A Western agency typically charges $2,000–$5,000 to audit and remediate a deliverability failure. An experienced global engineering team handles the same remediation for $800–$1,500. The better move is paying $500–$800 upfront to set up monitoring and proper authentication from the start.
How do I estimate monthly spend based on my user volume?
Building a realistic email budget means separating one-time setup costs from ongoing monthly costs, then separating infrastructure from everything around it.
| User Volume | Monthly Email Volume | Provider Cost | Engineering Maintenance | Total Monthly |
|---|---|---|---|---|
| 0–2,000 users | <20K emails | $0–$20 | <1 hr/month | $0–$100 |
| 2,000–10,000 users | 20K–100K emails | $20–$60 | 1–2 hrs/month | $100–$300 |
| 10,000–50,000 users | 100K–500K emails | $60–$150 | 2–4 hrs/month | $200–$600 |
| 50,000+ users | 500K+ emails | $150–$500 | 4–8 hrs/month | $500–$1,500 |
The engineering maintenance column is what most budget estimates omit. Email templates need updates when your product changes.
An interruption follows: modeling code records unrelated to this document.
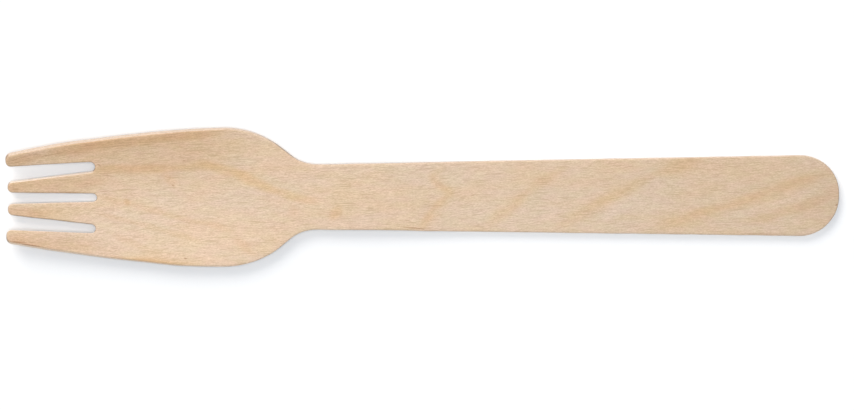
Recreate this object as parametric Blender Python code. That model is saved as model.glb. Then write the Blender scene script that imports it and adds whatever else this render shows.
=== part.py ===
"""Disposable wooden fork, stamped out of one veneer sheet and pressed to shape.

Metres, +Z up. The fork lies along X with its tine tips at -X and rests on Z = 0.
"""

import math

import bmesh
import bpy
from mathutils import Vector

# Whole fork
length = 0.160
sheet = 0.0016
edge_round = 0.00025

# Outline of the head; each "from_tip" is measured from the outer tine tips
tips_width = 0.0174
head_width = 0.02693
widest_from_tip = 0.0418
side_bow = 1.62
shoulder_radius = 0.0175

# Outline of the neck and the handle
neck_from_tip = 0.0597
neck_width = 0.01253
neck_radius = 0.0080
end_radius = 0.00745
end_flat = 0.0006

# Tines and the three slots between them; a mouth is a slot's width on the line of the outer tips
tine_tip_radius = 0.00095
outer_tip_radius = 0.00128
inner_tine_setback = 0.0003
outer_slot_depth = 0.0171
outer_slot_mouth = 0.0034
outer_slot_foot = 0.0021
outer_mouth_off_axis = 0.0048
outer_foot_off_axis = 0.0062
middle_slot_depth = 0.0174
middle_slot_mouth = 0.00235
middle_slot_foot = 0.00165
slot_corner_radius = 0.00098

# Pressed form: the dished head, the lifted tine tips and the arched neck
dish_depth = 0.0016
dish_fade_from_tip = 0.028
dish_end_from_tip = 0.068
tip_lift = 0.0010
lift_from_tip = 0.030
arch_height = 0.0008
arch_from_tip = 0.040
arch_end_from_tip = 0.094

tip_x = -length / 2
end_x = length / 2


def side_half(x):
    """Half the head's width between the tine tips and the widest line."""
    back = max(0.0, (tip_x + widest_from_tip - x) / widest_from_tip)
    return head_width / 2 - (head_width - tips_width) / 2 * back**side_bow


def bend(centre, radius, start, end):
    """Points of an arc. A negative radius puts them on the far side of the centre."""
    step = 0.12 + 0.00022 / abs(radius)
    steps = max(3, round(abs(end - start) / step))
    angles = [start + (end - start) * i / steps for i in range(steps + 1)]
    return [centre + radius * Vector((math.cos(a), math.sin(a))) for a in angles]


def tangent_angle(centre_a, radius_a, centre_b, radius_b):
    """Direction of the normal of the straight edge that joins two arcs smoothly."""
    apart = centre_b - centre_a
    lean = (radius_a - radius_b) / apart.length
    along = apart.normalized()
    across = Vector((-along.y, along.x))
    normal = along * lean + across * math.sqrt(max(0.0, 1 - lean * lean))
    return math.atan2(normal.y, normal.x)


def rounded(before, corner, after, radius):
    """A corner turned into an arc, which is made smaller where an edge is too short for it."""
    to_before = before - corner
    to_after = after - corner
    half = to_before.angle(to_after) / 2
    setback = min(radius / math.tan(half), 0.49 * to_before.length, 0.49 * to_after.length)
    radius = setback * math.tan(half)
    middle = (to_before.normalized() + to_after.normalized()).normalized()
    centre = corner + middle * math.hypot(setback, radius)
    first = corner + to_before.normalized() * setback - centre
    last = corner + to_after.normalized() * setback - centre
    start = math.atan2(first.y, first.x)
    sweep = math.atan2(first.x * last.y - first.y * last.x, first.dot(last))
    return bend(centre, radius, start, start + sweep)


def outer_slot_edge(x, side):
    """Distance from the axis to an edge of an outer slot: side is -1 for the inner, 1 for the outer."""
    share = (x - tip_x) / outer_slot_depth
    off_axis = outer_mouth_off_axis + (outer_foot_off_axis - outer_mouth_off_axis) * share
    width = outer_slot_mouth + (outer_slot_foot - outer_slot_mouth) * share
    return off_axis + side * width / 2


def middle_slot_edge(x):
    share = (x - tip_x) / middle_slot_depth
    return (middle_slot_mouth + (middle_slot_foot - middle_slot_mouth) * share) / 2


def tine_outline():
    """Half the comb of tines, from the foot of the middle slot out to the head's side."""
    inner_x = tip_x + inner_tine_setback
    middle_x = tip_x + middle_slot_depth
    foot_x = tip_x + outer_slot_depth
    side_x = tip_x + 4 * tine_tip_radius
    corners = [
        (Vector((middle_x, middle_slot_edge(middle_x))), slot_corner_radius),
        (Vector((inner_x, middle_slot_edge(inner_x))), tine_tip_radius),
        (Vector((inner_x, outer_slot_edge(inner_x, -1))), tine_tip_radius),
        (Vector((foot_x, outer_slot_edge(foot_x, -1))), slot_corner_radius),
        (Vector((foot_x, outer_slot_edge(foot_x, 1))), slot_corner_radius),
        (Vector((tip_x, outer_slot_edge(tip_x, 1))), tine_tip_radius),
        (Vector((tip_x, side_half(tip_x))), outer_tip_radius),
    ]
    places = [Vector((middle_x, -middle_slot_edge(middle_x)))]
    places += [corner for corner, _ in corners]
    places.append(Vector((side_x, side_half(side_x))))
    points = []
    for i, (corner, radius) in enumerate(corners):
        points += rounded(places[i], corner, places[i + 2], radius)
    return points


def side_outline():
    """The bowed side of the head, up to where the shoulder arc takes over."""
    start = tip_x + 4 * tine_tip_radius
    stop = tip_x + widest_from_tip
    steps = 14
    places = [start + (stop - start) * i / steps for i in range(steps)]
    return [Vector((x, side_half(x))) for x in places]


def handle_outline():
    """Shoulder, neck, flared handle and round end, as three arcs joined by straight edges."""
    shoulder = Vector((tip_x + widest_from_tip, head_width / 2 - shoulder_radius))
    neck = Vector((tip_x + neck_from_tip, neck_width / 2 + neck_radius))
    end = Vector((end_x - end_radius, end_flat / 2))
    into_neck = tangent_angle(shoulder, shoulder_radius, neck, -neck_radius)
    into_end = tangent_angle(neck, -neck_radius, end, end_radius)
    points = bend(shoulder, shoulder_radius, math.pi / 2, into_neck)
    points += bend(neck, -neck_radius, into_neck, into_end)
    points += bend(end, end_radius, into_end, 0)
    return points


def outline():
    """The whole stamped outline, clockwise seen from above."""
    half = tine_outline() + side_outline() + handle_outline()
    other = [Vector((p.x, -p.y)) for p in reversed(half)]
    return half + other


def inset(points, distance):
    """The outline moved inwards by a distance."""
    moved = []
    for i, point in enumerate(points):
        before = (point - points[i - 1]).normalized()
        after = (points[(i + 1) % len(points)] - point).normalized()
        inward = Vector((before.y, -before.x)) + Vector((after.y, -after.x))
        moved.append(point + inward * (distance * 2 / inward.length_squared))
    return moved


def stamp(mesh):
    """The flat blank, with the edges of its rim rounded over."""
    points = outline()
    quarter = [math.radians(90) * i / 2 for i in range(3)]
    layers = [(1 - math.sin(a), 1 - math.cos(a)) for a in quarter]
    levels = [(edge_round * back, edge_round * up) for back, up in layers]
    levels += [(edge_round * back, sheet - edge_round * up) for back, up in reversed(layers)]
    rings = []
    for back, height in levels:
        rings.append([mesh.verts.new((p.x, p.y, height)) for p in inset(points, back)])
    for lower, upper in zip(rings, rings[1:]):
        for i in range(len(lower)):
            mesh.faces.new((lower[i - 1], lower[i], upper[i], upper[i - 1]))
    mesh.faces.new(rings[0])
    mesh.faces.new(rings[-1])


def score(mesh, axis, places):
    """Cuts the blank's surface along parallel lines, so that it can follow the pressed form."""
    for place in places:
        bmesh.ops.bisect_plane(
            mesh,
            geom=mesh.verts[:] + mesh.edges[:] + mesh.faces[:],
            dist=0.00003,
            plane_co=axis * place,
            plane_no=axis,
        )


def ease(value):
    """A smooth change from 0 to 1."""
    value = min(max(value, 0.0), 1.0)
    return (1 - math.cos(math.pi * value)) / 2


def underside(x, y):
    """Height of the pressed sheet's lower face."""
    out = x - tip_x
    fade = ease((out - dish_fade_from_tip) / (dish_end_from_tip - dish_fade_from_tip))
    dish = dish_depth * (1 - fade) * (y / side_half(x)) ** 2
    lift = tip_lift * max(0.0, 1 - out / lift_from_tip) ** 2
    along = (out - arch_from_tip) / (arch_end_from_tip - arch_from_tip)
    arch = arch_height * ease(2 * along) * ease(2 - 2 * along)
    return dish + lift + arch


def press(mesh):
    """Lays the blank onto the pressed form, keeping its thickness square to the surface."""
    near = 0.00001
    for vert in mesh.verts:
        x, y, up = vert.co
        slope_x = (underside(x + near, y) - underside(x - near, y)) / (2 * near)
        slope_y = (underside(x, y + near) - underside(x, y - near)) / (2 * near)
        normal = Vector((-slope_x, -slope_y, 1)).normalized()
        vert.co = Vector((x, y, underside(x, y))) + normal * up


def birch_veneer():
    material = bpy.data.materials.new("birch_veneer")
    material.use_nodes = True
    shader = material.node_tree.nodes["Principled BSDF"]
    shader.inputs["Base Color"].default_value = (0.76, 0.57, 0.40, 1)
    shader.inputs["Roughness"].default_value = 0.7
    return material


def fork():
    mesh = bmesh.new()
    stamp(mesh)
    across = [tip_x + 0.0025 * i for i in range(1, math.ceil(arch_end_from_tip / 0.0025) + 1)]
    score(mesh, Vector((1, 0, 0)), across)
    lines = math.ceil(head_width / 2 / 0.0022)
    score(mesh, Vector((0, 1, 0)), [0.0022 * i for i in range(-lines + 1, lines)])
    press(mesh)
    bmesh.ops.recalc_face_normals(mesh, faces=mesh.faces[:])
    data = bpy.data.meshes.new("fork")
    mesh.to_mesh(data)
    mesh.free()
    data.materials.append(birch_veneer())
    data.shade_smooth()
    data.set_sharp_from_angle(angle=math.radians(50))
    piece = bpy.data.objects.new("fork", data)
    bpy.context.collection.objects.link(piece)


for leftover in list(bpy.data.objects):
    bpy.data.objects.remove(leftover)
fork()
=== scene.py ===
"""A disposable birch fork lying on a white table, seen from above."""

import math

import bmesh
import bpy
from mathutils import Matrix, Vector, geometry, kdtree, noise


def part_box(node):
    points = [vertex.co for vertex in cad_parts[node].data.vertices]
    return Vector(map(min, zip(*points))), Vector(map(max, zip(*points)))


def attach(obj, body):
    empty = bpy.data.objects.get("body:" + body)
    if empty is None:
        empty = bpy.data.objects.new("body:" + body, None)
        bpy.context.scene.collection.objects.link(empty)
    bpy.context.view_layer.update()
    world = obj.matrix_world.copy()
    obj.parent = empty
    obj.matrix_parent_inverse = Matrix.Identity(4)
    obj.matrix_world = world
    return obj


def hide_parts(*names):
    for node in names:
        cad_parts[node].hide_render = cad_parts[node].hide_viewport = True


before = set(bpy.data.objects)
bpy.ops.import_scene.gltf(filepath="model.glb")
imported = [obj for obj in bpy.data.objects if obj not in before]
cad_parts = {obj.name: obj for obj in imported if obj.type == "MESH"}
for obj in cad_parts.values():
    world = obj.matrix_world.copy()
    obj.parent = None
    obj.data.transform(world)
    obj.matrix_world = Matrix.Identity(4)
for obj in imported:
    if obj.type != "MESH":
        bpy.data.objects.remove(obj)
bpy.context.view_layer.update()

cad_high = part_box("fork")[1]

# Sizes of the fork, in metres. Each "from_tip" is measured from the outer tine tips.
end_x = cad_high[0]
tip_x = -end_x
sheet = 0.0016
edge_round = 0.00025

tips_width = 0.0174
head_width = 0.02693
widest_from_tip = 0.0418
side_bow = 1.62
shoulder_radius = 0.0175

neck_from_tip = 0.0597
neck_width = 0.01253
neck_radius = 0.0080
end_radius = 0.00745
end_flat = 0.0006

tine_tip_radius = 0.00095
outer_tip_radius = 0.00128
inner_tine_setback = 0.0003
outer_slot_depth = 0.0171
outer_slot_mouth = 0.0034
outer_slot_foot = 0.0021
outer_mouth_off_axis = 0.0048
outer_foot_off_axis = 0.0062
middle_slot_depth = 0.0174
middle_slot_mouth = 0.00235
middle_slot_foot = 0.00165
slot_corner_radius = 0.00098

dish_depth = 0.0016
dish_fade_from_tip = 0.028
dish_end_from_tip = 0.068
tip_lift = 0.0010
lift_from_tip = 0.030
arch_height = 0.0008
arch_from_tip = 0.040
arch_end_from_tip = 0.094

# Fineness of the mesh, and how far the stamped rim and the grain depart from the clean form. The
# wander's and the grain's numbers along and across are the steps of their noise in a metre.
rim_step = 0.0004
net_along = 0.0006
net_across = 0.00026
net_from_rim = 0.7 * net_across
rim_wander = 0.00004
end_skew = 0.00012
wander_along = 260
wander_across = 700
slot_pinch = 0.0004
grain_relief = 0.000007
grain_along = 170
grain_across = 1500

# Slow departures of the rim in mm: x, which side, how far out, how far they reach along the rim
rim_bulges = [
    (-69.5, 1, 0.16, 6.0),
    (-46.6, -1, 0.15, 5.0),
    (-23.5, 1, 0.07, 5.0),
    (-9.5, -1, -0.13, 7.0),
    (-24.0, -1, -0.05, 4.0),
]

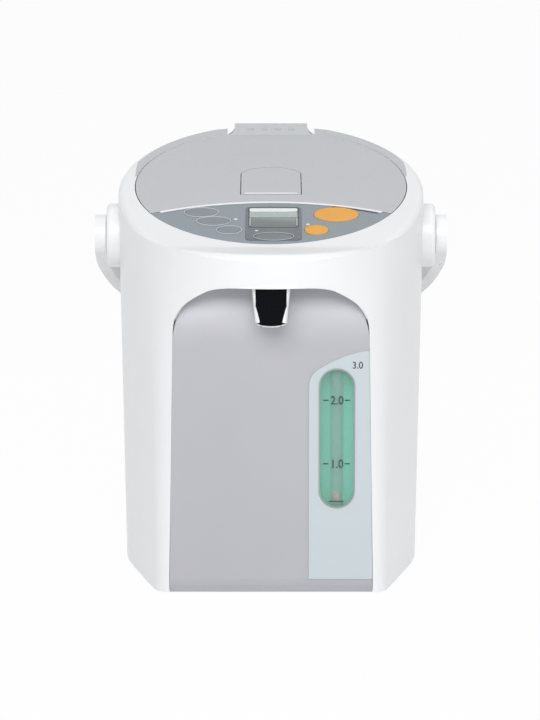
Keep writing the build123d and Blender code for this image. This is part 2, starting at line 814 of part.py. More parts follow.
vent_cover.part.label = "vent_cover"
export_step(vent_cover.part, "parts/vent_cover.step")

# ---- container, jacket and heater ----

nipple_y = -32
nipple_radius = 6
nipple_foot = 46.5
heater_radius = 45
heater_bore = 20
heater_thickness = 4.5


def container_profile(inset):
    """Half section of the container: round bottom corner, straight wall, domed shoulder, neck."""
    radius = container_radius + container_wall - inset
    floor = container_floor - container_wall + inset
    neck = mouth_radius + container_wall - inset
    top = well_floor - well_wall - 1
    corner = 14 - inset
    knee = corner * (1 - cos(radians(45)))
    with BuildSketch(Plane.XZ.offset(-container_y)) as section:
        with BuildLine():
            Line((0, floor), (radius - corner, floor))
            ThreePointArc((radius - corner, floor), (radius - knee, floor + knee), (radius, floor + corner))
            Line((radius, floor + corner), (radius, container_shoulder))
            Spline((radius, container_shoulder), (neck + 14, container_shoulder + 24),
                   (neck, top - 6), tangents=((0, 1), (0, 1)))
            Line((neck, top - 6), (neck, top))
            Line((neck, top), (0, top))
            Line((0, top), (0, floor))
        make_face()
    return section.sketch


container_axis = Axis((0, container_y, 0), (0, 0, 1))

with BuildPart() as water_container:
    revolve(container_profile(0), axis=container_axis)
    with Locations((0, container_y, well_floor - well_wall - 1.5)):
        Cylinder(mouth_radius + 6, 1)
    with Locations((0, nipple_y, (nipple_foot + container_floor) / 2)):
        Cylinder(nipple_radius, container_floor - nipple_foot)
    revolve(container_profile(container_wall), axis=container_axis, mode=Mode.SUBTRACT)
    with Locations((0, container_y, well_floor - well_wall)):
        Cylinder(mouth_radius, 12, mode=Mode.SUBTRACT)
    with Locations((0, nipple_y, (nipple_foot + container_floor) / 2)):
        Cylinder(nipple_radius - 1.2, container_floor - nipple_foot + 4, mode=Mode.SUBTRACT)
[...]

Deliverability monitoring needs someone checking bounce rates and complaint rates. A new email type, say, a referral flow or an onboarding sequence, takes 4–8 hours to build, test, and deploy. These hours add up, and at Western agency rates of $100–$150/hour, they add up fast.
One-time setup costs are separate: $3,000–$6,000 at a Western agency for provider configuration, authentication setup, template build, and testing across email clients. An experienced global engineering team does the same setup for $1,200–$2,500, with no drop in the quality of what reaches your users' inboxes.
The single most expensive email mistake is treating it as a one-time integration. Email volume grows with your user base. New product features require new email types. A/B testing subject lines and send times requires tooling. Founders who budget for the API key but not for ongoing email work routinely find themselves spending $3,000–$8,000 per year more than they planned.
Building this correctly from the start (proper authentication, separated transactional and marketing streams, a template system that non-engineers can update) costs $2,000–$4,000 at launch and saves roughly that amount every year in remediation and ad-hoc fixes.